Implementing Constrained Delaunay is non-trivial. There is however, a somewhat dated but very nice C implementation of available from a CMU researcher (including a command line tool). See here for the theory of this specific algorithm. This algorithm also supports specification of a border. Note that the linked algorithm can do more than just Constrained Delaunay (namely quality mesh generation), but it can be configured not to add new points, which amounts to Constrained Delaunay.
Edit See comments for another implementation.
If you want something a bit more straight forward, faster to implement, and significantly less code... I'd recommend just doing some simple polygon clipping like the old software rendering algorithms used to do (especially since you're only dealing with triangles as your input). As briefly mentioned by a couple of other people, it involves splitting each triangle at the point where every other segment intersects it.

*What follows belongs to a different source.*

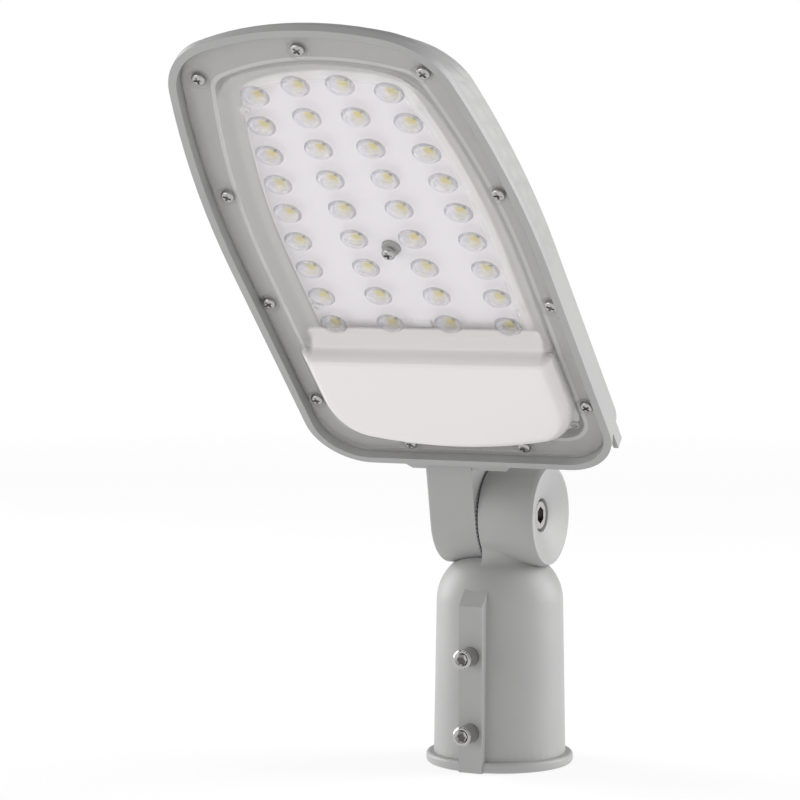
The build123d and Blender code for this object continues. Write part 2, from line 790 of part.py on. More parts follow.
def driver_block(inset, z0, z1):
    return block(driver_x - driver_w / 2 + inset, driver_x + driver_w / 2 - inset,
                 driver_y - driver_l / 2 + inset, driver_y + driver_l / 2 - inset, z0, z1)


def driver_case():
    top = bay_floor_z + driver_h
    body = driver_block(0, bay_floor_z, top) - driver_block(driver_wall, bay_floor_z + driver_wall, top)
    for x, y in tab_places:
        tab = block(x - tab_w / 2, x + tab_w / 2, y - tab_l / 2, y + tab_l / 2,
                    bay_floor_z, bay_floor_z + driver_wall)
        body += tab
        body -= Pos(x, y, 0) * rod(small_screw_d / 2, bay_floor_z, bay_floor_z + driver_wall)
    return in_head(body)


def driver_lid():
    top = bay_floor_z + driver_h
    return in_head(driver_block(0, top, top + driver_lid_t))


def driver_board():
    z = driver_board_z
    body = driver_block(driver_wall + 0.5, z, z + board_t)
    foot = rod(2, bay_floor_z + driver_wall, z)
    feet = [Pos(driver_x + s * driver_w / 3, driver_y + t * driver_l / 3, 0) * foot
            for s in (-1, 1) for t in (-1, 1)]
    return in_head(body + feet)


def driver_transformer():
    z = driver_board_z + board_t
    core = block(driver_x - core_half, driver_x + core_half, driver_y - core_half, driver_y + core_half,
                 z, z + core_h)
    winding = block(driver_x - winding_half_x, driver_x + winding_half_x, driver_y - winding_half_y,
                    driver_y + winding_half_y, z + 2, z + core_h - 2)
    return in_head(core + winding)


def driver_capacitors():
    z = driver_board_z + board_t
    one = fillet(rod(capacitor_r, z, z + capacitor_h).edges().sort_by(Axis.Z)[-1], 1)
    return [in_head(Pos(driver_x + x, driver_y + y, 0) * one) for x, y in capacitor_places]


def tab_screws():
    length = driver_wall + tab_grip
    one = cross_screw(small_screw_d, small_head_d, small_head_h, length)
    return [in_head(Pos(x, y, bay_floor_z + driver_wall) * one) for x, y in tab_places]


def driver_cover():
    """White plate over the bay, on four posts."""
    body = Pos(0, (plate_rear + plate_front) / 2) * RectangleRounded(
        2 * plate_half, plate_front - plate_rear, plate_corner_r)
    body = slab(body, plate_z - plate_t, plate_z)
    body -= [Pos(x, y, 0) * rod(small_screw_d / 2, plate_z - plate_t, plate_z) for x, y in post_places]
    return in_head(body)


def plate_screws():
    one = cross_screw(small_screw_d, small_head_d, small_head_h, plate_screw_len)
    return [in_head(Pos(x, y, plate_z) * one) for x, y in post_places]


def way_places():
    return [terminal_y + (k - (terminal_ways - 1) / 2) * way_pitch for k in range(terminal_ways)]


def terminal_block():
    top = bay_floor_z + terminal_h
    body = block(terminal_x - terminal_w / 2, terminal_x + terminal_w / 2, terminal_y - terminal_l / 2,
                 terminal_y + terminal_l / 2, bay_floor_z, top)
    for y in way_places():
        body -= Pos(terminal_x, y, 0) * rod(way_screw_r + 0.1, top - 7, top)
        way = Rot(0, 90, 0) * rod(way_bore_r, -terminal_w / 2, terminal_w / 2)
        body -= Pos(terminal_x, y, bay_floor_z + way_z) * way
    return in_head(body)


def terminal_screws():
    top = bay_floor_z + terminal_h
    body = rod(way_screw_r, top - 6, top - 2) - Pos(0, 0, top - 2) * Box(5, 0.7, 1.4)
    return [in_head(Pos(terminal_x, y, 0) * body) for y in way_places()]


def supply_leads():
    """Three leads from the terminal block to the driver."""
    z_block = bay_floor_z + way_z
    z_case = z_block + 7
    x_case = driver_x + driver_w / 2
    x_block = terminal_x - terminal_w / 2 + 4
    mid = (x_case + terminal_x - terminal_w / 2) / 2
    leads = []
    for y in way_places():
        points = [(x_block, y, z_block), (mid, y, z_block), (mid, y, z_case), (x_case, y, z_case)]
        leads.append(in_head(wire(points, supply_r, 2.0)))
    return leads


def surge_protector():
    body = block(terminal_x - surge_w / 2, terminal_x + surge_w / 2, surge_y - surge_l, surge_y - 2,
                 bay_floor_z, bay_floor_z + surge_h)
    return in_head(fillet(body.edges().filter_by(Axis.Z), 1.5))


def earth_screw():
    one = cross_screw(small_screw_d, small_head_d, clamp_head_h, clamp_grip)
    return in_head(Pos(terminal_x, earth_y, earth_z) * one)


def cable_clamp():
    """Strap across the cable, just inside its entry."""
    rear, front = clamp_y - clamp_l / 2, clamp_y + clamp_l / 2
    arch = cable_r + clamp_wall
    body = block(gland_x - clamp_w / 2, gland_x + clamp_w / 2, rear, front, clamp_z, clamp_z + clamp_t)
    body += block(gland_x - arch, gland_x + arch, rear, front, clamp_z, gland_z + arch)
    body -= Pos(gland_x, 0, gland_z) * Rot(-90, 0, 0) * rod(cable_r, rear, front)
    body -= block(gland_x - cable_r, gland_x + cable_r, rear, front, bay_floor_z, gland_z)
    body -= [Pos(x, clamp_y, 0) * rod(small_screw_d / 2, clamp_z, clamp_z + clamp_t) for x in clamp_xs]
    return in_head(body)


def clamp_screws():
    one = cross_screw(small_screw_d, small_head_d, clamp_head_h, clamp_grip + clamp_t)
    return [in_head(Pos(x, clamp_y, clamp_z + clamp_t) * one) for x in clamp_xs]


def on_entry(shape):
    """Places a shape made along Z on the cable entry, its z = 0 on the wall, growing outwards."""
    return in_head(Pos(gland_x, bay_wall_y, gland_z) * Rot(90, 0, 0) * shape)


def gland_body():
    body = hex_bar(gland_hex_af, 0, gland_hex_t)
    body += rod(gland_thread_r, -wall_t - gland_inner, gland_hex_t + gland_neck)
    return on_entry(body - rod(cable_r + 0.5, -wall_t - gland_inner, gland_hex_t + gland_neck))


def gland_nut():
    end = gland_hex_t + gland_nut_len
    body = hex_bar(gland_hex_af, gland_hex_t, end - 3)
    body += Pos(0, 0, end - 3) * Cone(gland_hex_af / 2, gland_hex_af / 2 - 2.5, 3, align=bottom_centre)
    body -= rod(gland_thread_r + thread_fit, gland_hex_t, end - 2)
    return on_entry(body - rod(gland_nut_open_r, 0, end))


def gland_seal():
    z0 = gland_hex_t + gland_neck
    return on_entry(rod(gland_thread_r - 0.2, z0, z0 + seal_l) - rod(cable_r, z0, z0 + seal_l))


def gland_locknut():
    body = hex_bar(gland_hex_af, -wall_t - locknut_t, -wall_t)
    return on_entry(body - rod(gland_thread_r, -wall_t - locknut_t, -wall_t))


def breather_vent():
    """Pressure-equalising vent on the side of the bay."""
    cap = fillet(rod(vent_r, 0, vent_h).edges().sort_by(Axis.Z)[-1], 1.2)
    body = cap + rod(vent_stem_r, -wall_t - 2, 0)
    slot = Pos(0, 0, vent_h / 2) * Box(2.5 * vent_r, vent_slot, vent_slot)
    body -= [Rot(0, 0, 60 * k) * slot for k in range(3)]
    return in_head(on_bay_side(body))


def main():
    os.makedirs("parts", exist_ok=True)
    nodes = {
        "pole_sleeve": [pole_sleeve()],
        "sleeve_grommet": [sleeve_grommet()],
        "pivot_bolt": [pivot_bolt()],
        "bolt_lock_washer": [bolt_lock_washer()],
        "set_screw_lower": [set_screw(set_low_z)],
        "set_screw_upper": [set_screw(set_low_z + set_pitch)],
        "housing": [in_head(housing())],
        "pivot_nut": [pivot_nut()],
        "lens_cover": [lens_cover()],
        "cover_gasket": [cover_gasket()],
        "cover_screws": cover_screws(),
        "centre_screw": [centre_screw()],
        "led_board": [led_board()],
        "thermal_pad": [thermal_pad()],
        "led_packages": squares(led_size, board_z, board_z + led_t),
        "led_phosphors": squares(phosphor_size, board_z + led_t, board_z + led_t + phosphor_t),
        "board_screws": board_screws(),
        "board_connector": [board_connector()],
        "led_leads": led_leads(),
        "driver_case": [driver_case()],
        "driver_lid": [driver_lid()],
        "driver_board": [driver_board()],
        "driver_transformer": [driver_transformer()],
        "driver_capacitors": driver_capacitors(),
        "driver_screws": tab_screws(),
        "driver_cover": [driver_cover()],
        "plate_screws": plate_screws(),
        "terminal_block": [terminal_block()],
        "terminal_screws": terminal_screws(),
        "supply_leads": supply_leads(),
        "surge_protector": [surge_protector()],
        "earth_screw": [earth_screw()],
        "cable_clamp": [cable_clamp()],
        "clamp_screws": clamp_screws(),
        "gland_body": [gland_body()],
        "gland_nut": [gland_nut()],
        "gland_seal": [gland_seal()],
        "gland_locknut": [gland_locknut()],
        "breather_vent": [breather_vent()],
    }
    for name, shapes in nodes.items():
        save(name, shapes)
        print(name, len([s for shape in shapes for s in shape.solids()]))


main()
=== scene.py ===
import bpy
import json
import math
import numpy as np
from mathutils import Matrix, Vector


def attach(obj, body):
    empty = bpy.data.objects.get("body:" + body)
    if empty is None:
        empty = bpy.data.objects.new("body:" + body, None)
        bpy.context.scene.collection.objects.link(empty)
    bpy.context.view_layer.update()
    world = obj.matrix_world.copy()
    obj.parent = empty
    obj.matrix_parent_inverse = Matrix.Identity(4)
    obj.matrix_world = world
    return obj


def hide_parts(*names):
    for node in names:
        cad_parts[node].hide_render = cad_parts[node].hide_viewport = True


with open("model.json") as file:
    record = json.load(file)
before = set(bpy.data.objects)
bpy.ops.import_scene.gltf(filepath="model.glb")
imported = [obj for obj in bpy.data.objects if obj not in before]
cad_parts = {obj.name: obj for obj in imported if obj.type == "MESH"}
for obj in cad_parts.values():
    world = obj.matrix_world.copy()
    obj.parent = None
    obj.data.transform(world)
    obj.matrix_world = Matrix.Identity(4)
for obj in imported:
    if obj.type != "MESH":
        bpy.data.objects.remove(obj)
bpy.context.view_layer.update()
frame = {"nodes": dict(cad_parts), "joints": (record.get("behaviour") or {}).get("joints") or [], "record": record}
print("frame loaded:", len(frame["nodes"]), "CAD nodes")

mm = 0.001
tiltJoint = next(j for j in frame["joints"] if j["name"] == "head_tilt")
headTilt = math.radians(45)  # how far the lamp leans at rest
headFrame = Matrix.Translation(tiltJoint["pos_m"]) @ Matrix.Rotation(math.pi / 2 + headTilt, 4, "X")


def hexColour(code):  # sRGB hex to linear
    channels = [int(code[i:i + 2], 16) / 255 for i in (0, 2, 4)]
    linear = [c / 12.92 if c <= 0.04045 else ((c + 0.055) / 1.055) ** 2.4 for c in channels]
    return (*linear, 1.0)


def addNode(tree, kind, settings=None, links=None):  # one node, its values and what feeds it
    node = tree.nodes.new(kind)
    for name, value in (settings or {}).items():
        if isinstance(name, int) or name in node.inputs:
            node.inputs[name].default_value = value
        else:
            setattr(node, name, value)
    for name, source in (links or {}).items():
        tree.links.new(source, node.inputs[name])
    return node


def newMaterial(name):
    material = bpy.data.materials.new(name)
    material.use_nodes = True
    material.node_tree.nodes.clear()
    return material, material.node_tree


def showShader(tree, shader):
    addNode(tree, "ShaderNodeOutputMaterial", links={"Surface": shader})


def patternScale(sizeMm):  # texture scale for a feature of this size in object coordinates
    return 1 / (sizeMm * mm)


def powderCoat():  # polyester powder coat on die-cast aluminium: even satin grey, faint orange peel
    look = dict(light="A2A2A1", dark="9A9A9A", roughness=(0.4, 0.5), peelMm=1.2, mottleMm=35, peelDepth=0.008)
    material, tree = newMaterial("powderCoatedAluminium")
    place = addNode(tree, "ShaderNodeTexCoord").outputs["Object"]
    mottle = addNode(tree, "ShaderNodeTexNoise", {"Scale": patternScale(look["mottleMm"]), "Detail": 2.0},
                     {"Vector": place}).outputs[0]
    peel = addNode(tree, "ShaderNodeTexNoise", {"Scale": patternScale(look["peelMm"]), "Detail": 3.0},
                   {"Vector": place}).outputs[0]
    bump = addNode(tree, "ShaderNodeBump", {"Strength": 0.35, "Distance": look["peelDepth"] * mm},
                   {"Height": peel})
    tone = addNode(tree, "ShaderNodeMix", {"data_type": "RGBA", 6: hexColour(look["dark"]),
                   7: hexColour(look["light"])}, {0: mottle}).outputs[2]
    rough = addNode(tree, "ShaderNodeMapRange", {3: look["roughness"][0], 4: look["roughness"][1]},
                    {0: peel}).outputs[0]
    shader = addNode(tree, "ShaderNodeBsdfPrincipled", {"IOR": 1.5},
                     {"Base Color": tone, "Roughness": rough, "Normal": bump.outputs[0]})
    showShader(tree, shader.outputs[0])
    return material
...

Triangles are easy, because splitting a triangle at a given plane always results in just 1 or 2 new ones (2 or 3 total). If your data set is rather large, you could introduce a quad-tree or other form of spacial organization in order to find the intersecting triangles faster as the new ones get added.
Granted, this would generate more polygons than the suggested Constrained Delaunay algorithm. But many of those algorithms don't do well with overlapping shapes and would require you to know your silhouette segments, so you'd be doing much of the same work anyhow.

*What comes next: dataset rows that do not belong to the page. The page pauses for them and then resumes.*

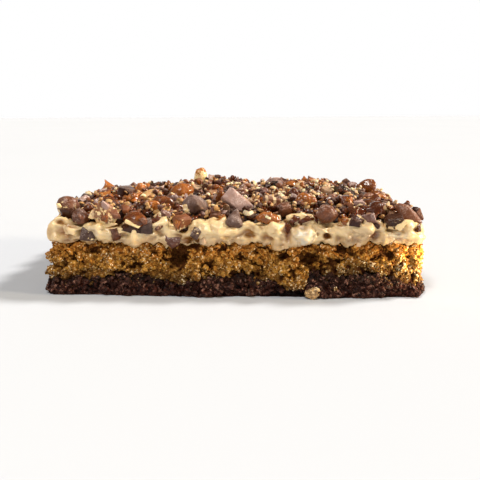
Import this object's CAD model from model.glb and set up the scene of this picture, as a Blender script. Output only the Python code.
"""The looks of a cut brookie bar: dark brownie, golden blondie, whipped icing and chopped sweets on top.

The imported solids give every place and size. Each layer is cut finer from its own solid and gets its
crumb or its whipped surface as real relief. The heap of sweets is rebuilt piece by piece over a bed,
with the small pieces where the solid heap has them.
"""

import logging
import math
import random
from collections.abc import Iterable, Iterator
from dataclasses import dataclass, field
from enum import Enum
from functools import reduce

import bmesh
import bpy
import numpy as np
from mathutils import Euler, Matrix, Vector, noise
from mathutils.bvhtree import BVHTree


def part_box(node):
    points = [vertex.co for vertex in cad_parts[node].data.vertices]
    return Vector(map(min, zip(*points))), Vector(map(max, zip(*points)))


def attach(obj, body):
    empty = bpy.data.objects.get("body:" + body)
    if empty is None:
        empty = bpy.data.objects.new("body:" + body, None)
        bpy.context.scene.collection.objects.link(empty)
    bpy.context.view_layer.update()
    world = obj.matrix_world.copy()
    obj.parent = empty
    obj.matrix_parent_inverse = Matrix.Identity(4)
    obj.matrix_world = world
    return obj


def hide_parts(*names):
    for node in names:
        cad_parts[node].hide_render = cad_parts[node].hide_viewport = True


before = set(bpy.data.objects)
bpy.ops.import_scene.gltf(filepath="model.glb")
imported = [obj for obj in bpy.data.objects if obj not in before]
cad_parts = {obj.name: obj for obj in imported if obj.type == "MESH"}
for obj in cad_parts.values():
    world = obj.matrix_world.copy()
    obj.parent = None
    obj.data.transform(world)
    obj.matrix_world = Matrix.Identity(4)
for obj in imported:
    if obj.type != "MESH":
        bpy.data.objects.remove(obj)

MM = 0.001
BODY = "root"
WELD = 0.002 * MM
FRONT_FACE = -26 * MM
NOISE_SEED = 11
RELIEF, TINT, CREAM, STAIN, MILKY = "relief", "tint", "cream", "stain", "milky"
LOOSE_TONE = 3.0
LEVEL_TONE = 0.5

log = logging.getLogger("brookie")

Colour = tuple[float, float, float]
Shape = bmesh.types.BMesh
Mesh = bpy.types.Mesh
Piece = bpy.types.Object
Material = bpy.types.Material
Socket = bpy.types.NodeSocket


class Sweet(Enum):
    """The kinds of sweet in the heap."""

    MILK = "milk_chocolate"
    CUT = "cut_chocolate"
    DARK = "dark_chocolate"
    CARAMEL = "caramel"
    PEANUT = "peanut"
    BLOOMED = "bloomed_chocolate"
    NOUGAT = "nougat"
    LAYERED = "layered_nougat"


MILK, CUT, DARK, CARAMEL, PEANUT, BLOOMED, NOUGAT, LAYERED = Sweet


# Materials


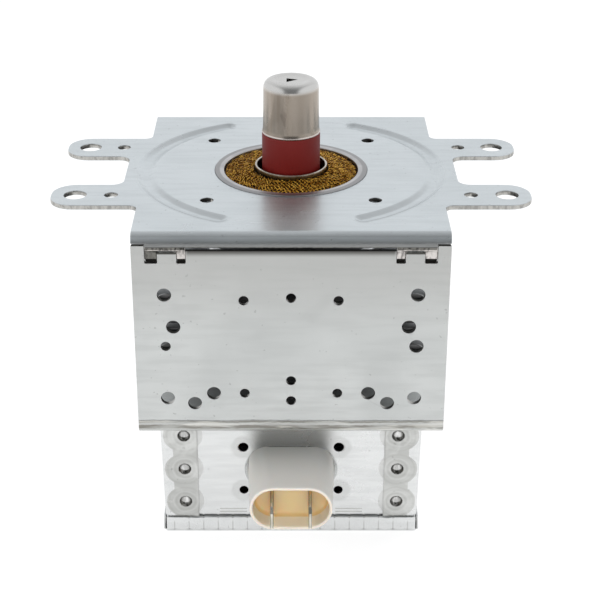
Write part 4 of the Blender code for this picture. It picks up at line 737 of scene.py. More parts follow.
def sheet(outlines, thickness, edge=EDGE, lines=(), closed_lines=(), relief=None, paint=None):
    """Make a flat sheet with rounded edges as a closed mesh: pattern in x and y, outer face at z 0.
    Lines are extra polylines that its faces follow. Its cut edges take the second material, and
    paint gives the material of each other face of the outer side from its middle."""
    points = []
    edges = []

    def draw(line, closed):
        first = len(points)
        points.extend(Vector(p) for p in line)
        count = len(line)
        last = count if closed else count - 1
        edges.extend((first + i, first + (i + 1) % count) for i in range(last))

    for i, outline in enumerate(outlines):
        draw(outline, True)
        way = 1.0 if turns_left(outline) == (i == 0) else -1.0
        for share in (0.3, 1.0):
            draw(offset(outline, way * share * edge), True)
    for line in closed_lines:
        draw(line, True)
    for line in lines:
        draw(line, False)
    filled = geometry.delaunay_2d_cdt(points, edges, [], 0, 0.0000001)
    flat = np.array([(p.x, p.y) for p in filled[0]])
    middles = np.array([flat[list(face)].mean(axis=0) for face in filled[2]])
    keeps = inside(outlines, middles)
    kept = [face for face, keep in zip(filled[2], keeps) if keep]
    coats = np.zeros(len(kept), int) if paint is None else paint(middles[keeps])
    depth = np.clip(edge - distance_to(outlines, flat), 0.0, edge)
    drop = edge - np.sqrt(np.maximum(edge ** 2 - depth ** 2, 0.0))
    lift = np.zeros(len(flat)) if relief is None else relief(flat)
    bm = bmesh.new()
    used = sorted({i for face in kept for i in face})
    top = {i: bm.verts.new((*flat[i], lift[i] - drop[i])) for i in used}
    low = {i: bm.verts.new((*flat[i], lift[i] - thickness + drop[i])) for i in used}
    border = {}
    for face, coat in zip(kept, coats):
        bm.faces.new([top[i] for i in face]).material_index = int(coat)
        bm.faces.new([low[i] for i in reversed(face)])
        for a, b in zip(face, (*face[1:], face[0])):
            if (b, a) in border:
                del border[(b, a)]
            else:
                border[(a, b)] = True
    for a, b in border:
        side = bm.faces.new((top[b], top[a], low[a], low[b]))
        side.material_index = 1
    bmesh.ops.recalc_face_normals(bm, faces=bm.faces)
    return bm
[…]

And if fewer resulting triangles is a requirement, you can always do a merging pass at the end (adding neighbor information during the clipping to speed that portion up).
Anyway, good luck!
Your example is a special case of what computational geometers call "an arrangement." The CGAL Library has extensive and efficent arrangement handling routines. If you check this part of the documentation, you'll see that you can declare an empty arrangement, then insert triangles to divide the 2d plane into disjoint faces. As others have said, you'll then need to triangulate the faces that aren't already triangles. Happily CGAL also provides the routines to do this. This example of constrained Delaunay triangulation is a good place to start.
CGAL attempts to use the most efficient algorithms available that are practical to implement. In this case it looks like you can achieve O((n + k) log n) for an arrangment with n edges (3 times the number of triangles in your case) with k intersection. The algorithm uses a general technique called "sweep line". A vertical line is swept left-to-right with "events" computed and processed along the way. Events are edge endpoints and intersections. As each event is processed, a cell of the arrangement is updated.
Delaunay algorithms are typically O(n log n) for n vertices. There are several common algorithms, easily looked up or found in the CGAL references.
Even if you can't use CGAL in your work (e.g. for licensing reasons), the documentation is full of sources on the underlying algorithms: arrangements and constrained Delaunay algorithms.
Beware however that both arrangments and triangulations are notoriously hard to implement correctly due to floating point error. Robust versions often depend on rational arithmetic (available in CGAL).
To expand a bit on the comment from Ted Hopp, this should be possible by first computing a planar subdivision in which each bounded face of the output is associated with one of the sets A', B', C', AB, AC, BC, ABC, or "none". The second phase is then to triangulate the (possibly non-convex) faces in each set.
Step 1 could be performed in O((N + K) log N) time using a variation of the Bentley-Ottmann sweep line algorithm in which the current set is maintained as part of the algorithm's state. This can be determined from the line segments that have already been crossed and their direction.
Once that's done, the disjoint polygons for each set can then be broken into monotone pieces in O(N log N) time which in turn can be triangulated in O(N) time.
If you haven't already, pick up a copy of "Computational Geometry: Algorithms and Applications" by de Berg et al.
I can think of two approaches.
A more general approach is treating your input as just a set of lines and splitting the problem in two:
Polygon Detection. Take the set of lines your initial triangles make and get a set of non-overlapping polygons. This paper offers an O((N + M)^4) approach, were N is the number of line segments and M the number of intersections, which does seem a bit slow unfortunately...
Polygon Triangulation. Take each polygon from step 1 and triangulate it. This takes O(n log* n) which is practically O(n).
Another approach is to do do a custom algorithm. Solve the problem for intersecting two triangles, apply it to the first two input triangles, then for each new triangle, apply the algorithm to all the current triangles with the new one. It seems even for two triangles this isn't that straightforward, though, as there are several cases (might not be exhaustive):
No points of the triangle are in any other trianle.
No intersection
Jewish star
Two perpendicular spikes
One point of one triangle is contained in the other
Each triangle contains one point of the other
Two points of one triangle are in the other
Three points of one are in the other - one is fully contained
etc... no, it doesn't seem like that is the right approach. Leaving it here anyway for posterity.